How do I know if simulizi is singular or plural in this sentence?
simulizi belongs to noun classes (9/10) where the singular and plural forms look the same. You tell it’s plural here because of the plural demonstrative hizo (“those”) and the context. Without hizo, you’d have to rely on context or verb agreement, but with hizo simulizi it’s clearly “those stories.”
Why is the demonstrative hizo placed after simulizi, and how does it differ from hizi or zile?
Swahili usually uses post-nominal demonstratives (after the noun). For class 9/10 nouns like simulizi:
- hizi = “these” (proximal plural)
- hizo = “those” (distal plural)
Pre-nominal forms also exist (e.g. zile simulizi = “those stories”), but the post-nominal pattern (simulizi hizo) is more common in everyday speech.
Can you break down the verb hutusaidia into its component parts?
Certainly. hutusaidia =
• hu- : present-habitual marker (“usually/regularly”)
• -tu- : object concord “us”
• saidia : verb root “help”
• -a : final vowel for an affirmative verb
All together: “(they) help us” in a general/habitual sense.
Why does this sentence use hu- instead of the more familiar -na- for present tense? Could I say zinatusaidia instead?
- hu- marks the habitual aspect (“it helps us as a rule”).
- -na- plus a subject concord (e.g. zi-) marks the present simple/progressive (“it is helping us right now”).
So yes, you could say simulizi hizo zinatusaidia kuelewa… meaning “those stories are helping us [at this moment] to understand….” But hutusaidia gives a more neutral, habitual sense: “those stories help us [in general] to understand….”
What is kuelewa, and why is there a ku- at the beginning?
kuelewa = ku- (infinitive marker “to”) + elewa (root “understand”). In Swahili, verbs like saidia (“help”) take a following infinitive as their complement: “help to do something.” Hence hutusaidia kuelewa = “help us to understand.”
In historia ya familia yetu, what role does ya play?

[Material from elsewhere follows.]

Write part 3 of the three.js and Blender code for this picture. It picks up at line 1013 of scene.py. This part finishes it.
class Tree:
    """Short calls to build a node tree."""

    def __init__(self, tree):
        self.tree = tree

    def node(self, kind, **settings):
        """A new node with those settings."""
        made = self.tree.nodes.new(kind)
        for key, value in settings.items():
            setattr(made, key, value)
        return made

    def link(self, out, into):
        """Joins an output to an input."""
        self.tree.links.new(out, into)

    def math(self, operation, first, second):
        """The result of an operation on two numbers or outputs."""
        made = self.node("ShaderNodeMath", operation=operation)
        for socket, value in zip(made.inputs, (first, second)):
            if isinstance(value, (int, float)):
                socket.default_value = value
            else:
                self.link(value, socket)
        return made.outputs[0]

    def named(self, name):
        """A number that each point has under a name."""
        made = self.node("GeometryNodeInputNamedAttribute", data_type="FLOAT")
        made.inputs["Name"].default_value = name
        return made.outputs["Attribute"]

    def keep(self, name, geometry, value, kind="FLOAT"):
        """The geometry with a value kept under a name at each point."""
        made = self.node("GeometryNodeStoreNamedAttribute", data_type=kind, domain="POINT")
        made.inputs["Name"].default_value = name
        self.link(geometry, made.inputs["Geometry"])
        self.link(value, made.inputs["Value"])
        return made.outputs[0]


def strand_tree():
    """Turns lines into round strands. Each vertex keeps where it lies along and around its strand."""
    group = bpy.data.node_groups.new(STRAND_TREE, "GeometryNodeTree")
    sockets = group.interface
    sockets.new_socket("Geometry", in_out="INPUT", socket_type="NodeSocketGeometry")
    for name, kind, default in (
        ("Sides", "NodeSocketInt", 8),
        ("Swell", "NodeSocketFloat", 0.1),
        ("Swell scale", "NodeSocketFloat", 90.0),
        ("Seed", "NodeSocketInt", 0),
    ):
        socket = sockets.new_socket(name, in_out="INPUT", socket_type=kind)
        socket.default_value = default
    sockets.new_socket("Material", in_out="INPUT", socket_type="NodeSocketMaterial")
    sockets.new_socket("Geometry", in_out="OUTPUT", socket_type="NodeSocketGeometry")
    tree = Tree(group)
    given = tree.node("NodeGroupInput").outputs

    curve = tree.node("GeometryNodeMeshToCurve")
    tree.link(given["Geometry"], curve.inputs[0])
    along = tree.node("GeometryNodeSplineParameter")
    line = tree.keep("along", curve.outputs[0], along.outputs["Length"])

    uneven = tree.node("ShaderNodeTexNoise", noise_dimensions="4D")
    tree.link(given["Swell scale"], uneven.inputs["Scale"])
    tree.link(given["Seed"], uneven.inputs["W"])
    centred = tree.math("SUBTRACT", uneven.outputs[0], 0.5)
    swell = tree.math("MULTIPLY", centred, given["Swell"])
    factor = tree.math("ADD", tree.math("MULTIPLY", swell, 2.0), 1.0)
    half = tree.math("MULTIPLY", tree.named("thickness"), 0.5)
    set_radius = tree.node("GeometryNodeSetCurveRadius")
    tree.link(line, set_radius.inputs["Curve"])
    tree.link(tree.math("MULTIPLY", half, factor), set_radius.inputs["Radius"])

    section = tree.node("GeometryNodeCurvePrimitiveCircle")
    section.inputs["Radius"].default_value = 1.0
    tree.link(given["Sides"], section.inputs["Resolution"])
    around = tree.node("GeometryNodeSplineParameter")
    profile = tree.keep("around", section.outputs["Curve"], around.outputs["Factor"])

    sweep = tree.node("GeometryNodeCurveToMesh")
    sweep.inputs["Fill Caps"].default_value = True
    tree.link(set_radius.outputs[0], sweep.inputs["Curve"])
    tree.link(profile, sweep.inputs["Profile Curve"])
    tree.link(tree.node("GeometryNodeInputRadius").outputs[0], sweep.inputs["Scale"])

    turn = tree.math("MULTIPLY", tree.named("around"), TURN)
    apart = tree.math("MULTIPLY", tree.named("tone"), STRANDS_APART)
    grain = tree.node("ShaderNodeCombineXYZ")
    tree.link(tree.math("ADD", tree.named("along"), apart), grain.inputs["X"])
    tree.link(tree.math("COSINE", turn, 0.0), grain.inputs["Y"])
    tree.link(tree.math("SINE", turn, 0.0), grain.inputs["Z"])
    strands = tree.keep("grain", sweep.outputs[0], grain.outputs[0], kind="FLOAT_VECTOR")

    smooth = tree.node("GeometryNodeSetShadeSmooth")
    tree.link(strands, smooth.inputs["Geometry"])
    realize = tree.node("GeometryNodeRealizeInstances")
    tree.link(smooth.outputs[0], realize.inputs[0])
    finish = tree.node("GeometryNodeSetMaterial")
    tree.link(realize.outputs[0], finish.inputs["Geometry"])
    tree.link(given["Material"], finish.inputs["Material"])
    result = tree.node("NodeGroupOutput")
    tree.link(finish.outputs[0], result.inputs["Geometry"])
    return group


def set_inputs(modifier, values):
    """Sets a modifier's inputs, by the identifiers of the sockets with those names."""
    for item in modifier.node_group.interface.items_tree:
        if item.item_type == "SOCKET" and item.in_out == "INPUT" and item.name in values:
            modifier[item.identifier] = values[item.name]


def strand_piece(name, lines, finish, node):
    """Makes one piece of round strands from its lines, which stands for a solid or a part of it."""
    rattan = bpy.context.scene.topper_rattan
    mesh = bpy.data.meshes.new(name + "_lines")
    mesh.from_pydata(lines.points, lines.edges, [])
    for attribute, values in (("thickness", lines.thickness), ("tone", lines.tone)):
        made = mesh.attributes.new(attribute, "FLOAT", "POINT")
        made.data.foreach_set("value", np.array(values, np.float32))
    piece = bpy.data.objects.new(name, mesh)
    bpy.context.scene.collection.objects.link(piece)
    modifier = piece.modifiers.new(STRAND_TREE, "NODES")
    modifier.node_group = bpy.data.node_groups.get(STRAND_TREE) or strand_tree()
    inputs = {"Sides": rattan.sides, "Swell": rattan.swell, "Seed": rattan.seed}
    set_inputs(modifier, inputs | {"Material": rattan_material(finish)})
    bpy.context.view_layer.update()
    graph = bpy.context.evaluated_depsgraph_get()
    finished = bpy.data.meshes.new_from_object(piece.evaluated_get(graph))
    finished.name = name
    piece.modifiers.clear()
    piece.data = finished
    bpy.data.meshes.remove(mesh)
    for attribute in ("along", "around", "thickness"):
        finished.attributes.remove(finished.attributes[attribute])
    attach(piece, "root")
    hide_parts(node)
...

ya is the genitive/linking particle meaning “of.” It connects the head noun historia (“history”) to its possessor familia (“family”). Because historia is a class 9 noun, the correct genitive concord is ya.
Why is it familia yetu and not familia ya yetu or familia zetu?
When you use an independent possessive pronoun (here yetu = “our”), you drop the genitive particle. You get familia yetu = “our family.” “familia ya yetu” would double up the link (ungrammatical), and zetu is the possessive form for a different noun class, so it doesn’t match familia.
How does Swahili word order for head nouns and modifiers compare to English, as seen in historia ya familia yetu?
Swahili is head-first: you always state the main noun before its modifiers. Here:
- historia (head noun, “history”)
- ya familia (“of family”)
- yetu (“our”)
In English you’d say “our family’s history,” putting the possessor first. In Swahili you keep the head noun up front.
What happens if I drop the demonstrative and say Simulizi hutusaidia kuelewa historia ya familia yetu?
Without hizo, simulizi could be singular or plural, and it loses the specificity “those stories.” Simulizi hutusaidia… might read as “a story helps us…” or “stories help us…”—still grammatical, but less precise. Adding hizo makes it clear you mean “those particular stories.”